Although most business mailers said they expect periodic modest postal increases, consumer advocate Ralph Nader said, "We demand that the Postal Service not increase rates. We plan to unmask the arrogant indifference to public opinion of the iron triangle - the Postal Service, the unions and the mailers."

However, Vincent R. Sombrotto, president of the National Association of Letter Carriers, defended the higher rates, saying that over the last 20 years, inflation has exceeded the increase in postage costs, even if today's request is approved.

"U.S. postage remains the best postal buy in the world," said Sombrotto.

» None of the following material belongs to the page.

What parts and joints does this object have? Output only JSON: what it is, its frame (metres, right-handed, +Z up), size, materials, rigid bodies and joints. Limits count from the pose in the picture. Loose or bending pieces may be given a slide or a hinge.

West Germans pay 59.9 cents for a first-class letter and Japanese pay 42.8 cents, he said.

When the rates were raised in 1988, the cost of a first-class stamp went from 22 to 25 cents, a 14 percent increase over three years, compared with the current request - 20 percent over roughly three years.

The largest percentage increase in the last two decades came in 1975 when the rates went up from 10 to 13 cents, a 30 percent increase.

The increase request is likely to touch off one of the most intense battles in recent history as "classes" of mail users - first-class mailers, magazine publishers, and advertising mailers - argue before the Postal Rate Commission over who should bear what part of the increase.

Del Polito said that third-class, or advertising mail, volume was down 2.6 percent last year after growing at an annual rate of as much as 10.5 percent during the 1980s.

Overall, the number of letters, magazines, catalogs and packages handled by the post office last year went up only 0.4 percent after years of heavy growth.